** begin MATERIAL **

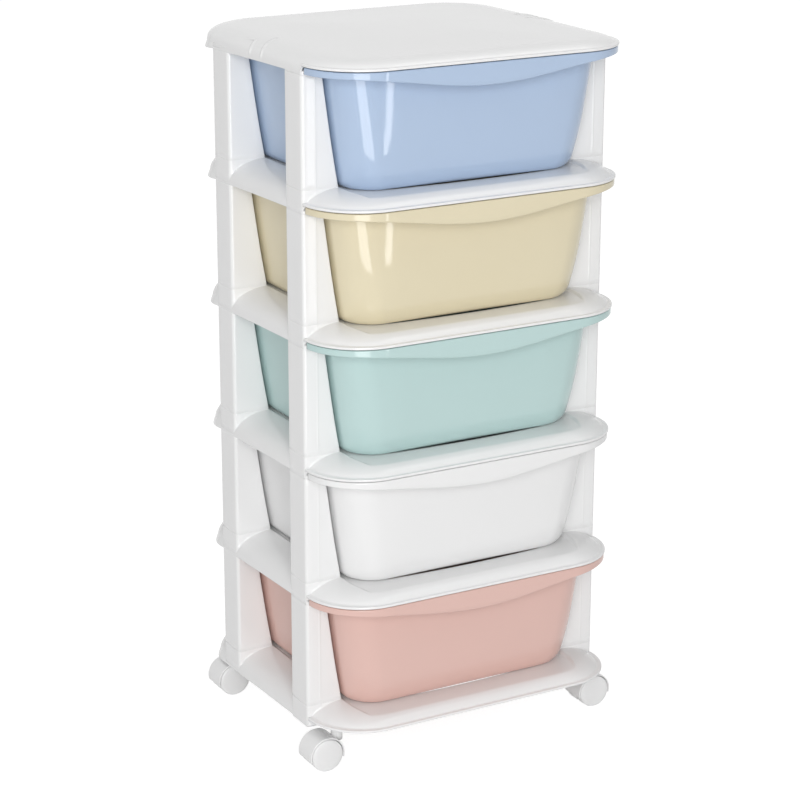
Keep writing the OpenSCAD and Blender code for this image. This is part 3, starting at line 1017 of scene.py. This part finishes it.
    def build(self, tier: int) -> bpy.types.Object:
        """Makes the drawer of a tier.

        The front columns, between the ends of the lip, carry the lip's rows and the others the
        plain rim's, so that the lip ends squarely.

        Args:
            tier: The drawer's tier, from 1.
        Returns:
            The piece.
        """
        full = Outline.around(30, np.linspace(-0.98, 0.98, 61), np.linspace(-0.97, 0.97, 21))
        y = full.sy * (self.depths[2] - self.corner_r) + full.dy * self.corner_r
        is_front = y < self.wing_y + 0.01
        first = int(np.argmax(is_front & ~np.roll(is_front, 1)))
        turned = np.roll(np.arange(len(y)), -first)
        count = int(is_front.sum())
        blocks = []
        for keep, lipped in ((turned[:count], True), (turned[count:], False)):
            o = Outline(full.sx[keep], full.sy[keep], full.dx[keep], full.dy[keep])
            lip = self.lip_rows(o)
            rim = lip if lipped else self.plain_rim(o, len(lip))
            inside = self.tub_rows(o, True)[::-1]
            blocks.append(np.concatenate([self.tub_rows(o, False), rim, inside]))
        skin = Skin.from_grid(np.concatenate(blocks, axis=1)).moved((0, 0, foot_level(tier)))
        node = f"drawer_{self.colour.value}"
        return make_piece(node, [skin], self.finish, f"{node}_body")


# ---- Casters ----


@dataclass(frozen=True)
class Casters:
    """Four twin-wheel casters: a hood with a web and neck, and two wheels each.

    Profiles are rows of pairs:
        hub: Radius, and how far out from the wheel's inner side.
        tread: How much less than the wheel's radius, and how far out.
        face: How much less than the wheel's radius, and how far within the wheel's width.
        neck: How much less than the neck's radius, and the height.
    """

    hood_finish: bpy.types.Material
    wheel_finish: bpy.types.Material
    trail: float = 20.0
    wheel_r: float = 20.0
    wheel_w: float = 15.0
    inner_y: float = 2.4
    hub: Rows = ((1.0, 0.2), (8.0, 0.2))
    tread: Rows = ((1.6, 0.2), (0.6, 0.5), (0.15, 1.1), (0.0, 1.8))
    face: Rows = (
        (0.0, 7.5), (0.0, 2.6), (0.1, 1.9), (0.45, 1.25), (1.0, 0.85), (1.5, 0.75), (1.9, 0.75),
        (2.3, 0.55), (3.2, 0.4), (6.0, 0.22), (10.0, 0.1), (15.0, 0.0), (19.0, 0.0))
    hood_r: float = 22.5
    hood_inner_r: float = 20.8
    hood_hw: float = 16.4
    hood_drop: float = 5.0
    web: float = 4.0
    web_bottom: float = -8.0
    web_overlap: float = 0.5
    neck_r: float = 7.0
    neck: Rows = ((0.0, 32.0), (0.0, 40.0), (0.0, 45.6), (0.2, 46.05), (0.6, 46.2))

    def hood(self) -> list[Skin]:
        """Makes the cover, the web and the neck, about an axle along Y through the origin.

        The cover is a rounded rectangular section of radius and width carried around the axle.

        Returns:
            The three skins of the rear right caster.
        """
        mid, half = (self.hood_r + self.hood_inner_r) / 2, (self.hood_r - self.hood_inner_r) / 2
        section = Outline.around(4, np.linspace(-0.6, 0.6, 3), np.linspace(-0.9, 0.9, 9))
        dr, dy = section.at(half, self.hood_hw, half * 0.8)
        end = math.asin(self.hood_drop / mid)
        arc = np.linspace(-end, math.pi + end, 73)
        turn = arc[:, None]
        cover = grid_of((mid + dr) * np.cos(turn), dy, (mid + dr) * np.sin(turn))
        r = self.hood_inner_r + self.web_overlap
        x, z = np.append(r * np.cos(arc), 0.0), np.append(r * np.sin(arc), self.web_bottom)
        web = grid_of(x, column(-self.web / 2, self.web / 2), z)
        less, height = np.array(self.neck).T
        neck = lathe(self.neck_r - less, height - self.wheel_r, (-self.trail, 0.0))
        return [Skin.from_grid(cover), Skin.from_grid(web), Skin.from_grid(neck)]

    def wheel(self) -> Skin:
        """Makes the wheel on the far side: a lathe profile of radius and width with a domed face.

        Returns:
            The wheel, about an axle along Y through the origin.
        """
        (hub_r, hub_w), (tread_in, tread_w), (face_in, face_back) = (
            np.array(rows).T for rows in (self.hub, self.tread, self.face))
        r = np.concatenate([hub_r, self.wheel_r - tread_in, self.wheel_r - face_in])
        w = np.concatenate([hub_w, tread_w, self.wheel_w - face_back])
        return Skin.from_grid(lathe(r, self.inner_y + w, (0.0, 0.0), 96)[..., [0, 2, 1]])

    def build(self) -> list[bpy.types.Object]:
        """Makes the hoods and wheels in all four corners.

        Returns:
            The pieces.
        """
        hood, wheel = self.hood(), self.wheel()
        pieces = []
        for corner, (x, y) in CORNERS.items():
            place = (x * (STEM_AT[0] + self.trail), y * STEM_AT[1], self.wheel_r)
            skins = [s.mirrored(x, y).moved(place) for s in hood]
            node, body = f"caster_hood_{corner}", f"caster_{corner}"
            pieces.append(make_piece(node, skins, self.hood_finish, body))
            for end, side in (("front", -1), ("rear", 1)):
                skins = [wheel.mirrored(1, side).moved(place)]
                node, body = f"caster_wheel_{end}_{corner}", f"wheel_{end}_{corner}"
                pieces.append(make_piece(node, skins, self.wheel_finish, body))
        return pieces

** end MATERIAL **

■ WORK TO BE COMPLETED: Emit, unaltered, the lines from the top of the listing down through the line that holds "drawer of a tier."; emit nothing else.

■ RESULT BELOW:
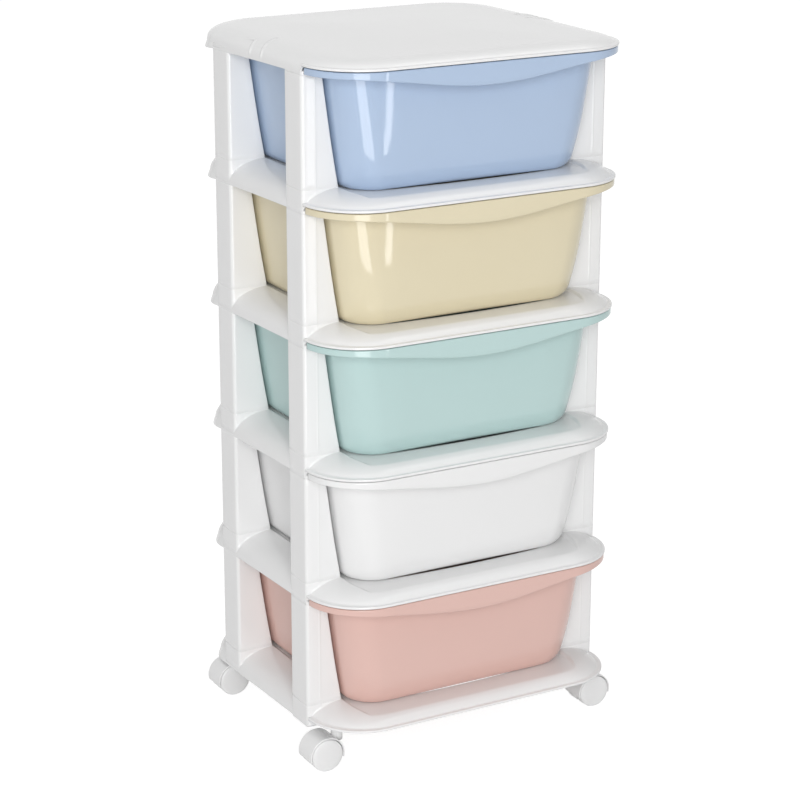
Keep writing the OpenSCAD and Blender code for this image. This is part 3, starting at line 1017 of scene.py. This part finishes it.
    def build(self, tier: int) -> bpy.types.Object:
        """Makes the drawer of a tier.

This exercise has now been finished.